In a profession that sees our mission as reaching out to all parts of a community and providing high quality information and literacy, of welcoming newcomers and long-standing citizens, in fighting disinformation and equipping a democratic state to govern itself, can we truly say that the world today is as we would plan it? Is it success when we see growing wealth disparities, a rise of authoritarianism, war, focused bot networks meant to divide a populace, a rise of technological determinism that believes poverty can be solved with an app, and declining education attainment as success of the public library system?
I know, I know. We can hardly lay the blame of all of societies woes at the feet of the public library. Those in this very room have plenty of real stories to tell of facing these problems.
No, I’m not asking you to either take the blame or solve everything. Why I bring up this disconnect between the ideal that pushes us forward, and the shape of our communities, is that one thing has become clear. The power of change, the power to face these issues is VERY local.
Great schools are needed for education, yes. But education flourishes when the parent, and the neighbor, and the local restaurant owner, all value education and create a culture of success. The successful integration of the refuge is not accomplished through national quotas, nor a border policy, but by a welcoming community that includes a welcoming library that says it is open for all, accessible for all, and dedicated to the success of all.
We have seen throughout this project what works, and it is always about people. People drive multilingual collections. People drive open events, language tutoring, linkage to jobs and social services. People. Librarians and business people, and legislators, and homemakers. And that action happens in a place and a time.
This is the foundation of our commitment – our new covenant with our communities. We are here, and we are a part of you. The library is not a service for you – it is you. We will strive to look like you. We will strive to not only meet the needs of this town, but be a foundation for its aspirations and dreams.
On to this local foundation we add the work started here. We come together across boundaries. And here is how we need to be different than we were before. When we librarians come together, we don’t do so in a policy environment that seeks to normalize things between our two diverse communities. We don’t create common standards that seek the common denominator. Instead, we come as curious and creative colleagues.
We, the librarians and library staff, we connect and serve as the commonality. Then we take this common professional vision, and we seek new ideas for our communities, all while sharing our successes and failures. As a curious professional we constantly ask if a new idea or program will fit the unique world of the local publics we serve. And then we seek to adapt – not just adopt, but change to meet the unique local situation.

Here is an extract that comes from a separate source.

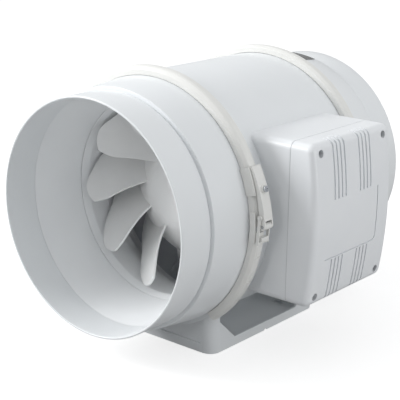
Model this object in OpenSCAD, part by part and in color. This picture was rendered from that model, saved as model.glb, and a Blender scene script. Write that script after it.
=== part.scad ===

Our networks, our associations, our meetings, our cross- border projects become peer to peer networks. They become focused not on building standards, or finding single solutions, but they are peer learning networks. We come together to build a playground of ideas and opportunities. We fill this playground with stories. And then we take these stories and these ideas and we invite our local neighbors to play and share as well.
And this diversity in the profession that makes these amazing playgrounds of public service act as beacons attracting in business, and government, and not for profits, and philanthropists and architects to play as well. We welcome in these folks and invite them to share as well, and to live up to the values of our field.
We demonstrate in the most striking way that by promoting intellectual freedom, intellectual honesty, diversity, and openness all parts of a society can work together to heal our nations. That we can all do both good and do well.
And I know we can do it.
In the face of absolute horrors through the last century libraries survived. Libraries preserved cultural heritage through bombings and extremism. Librarians marshalled their skills to support allies. Librarians supported science and a massive expansion of literacy and technological achievement. And to do all of this, libraries changed to meet the moment. We went from bastions of the elites to home for all. We transformed the collection of literature from a questionable use of resources to the heart of our mission in literacy. We become access points with the emergence of the internet. With the fall of empires the public library for the masses was born.
I know this sounds grand, but what I have seen in you and this project and in the world you are building, I see grand plans. But grand plans not for a universal library, but for a local institution dedicated to a better society, that links to other institutions across borders dedicated to a better society. There is not one future for libraries, instead there are as many futures as there are libraries. And that is exciting.
I leave you with a musical metaphor, as music has played a part in our meetings. As Semisonic said in Closing Time, “Every new beginning comes from some other beginning’s end.” We are at the end of Newcomer, but let us make this a new beginning for a more connected profession. A more empathetic and diverse profession. Let us make this the next step to our better society starting at home, but forged in partners with peers.
I think you for letting me, even in a limited way, be a part of the new beginning.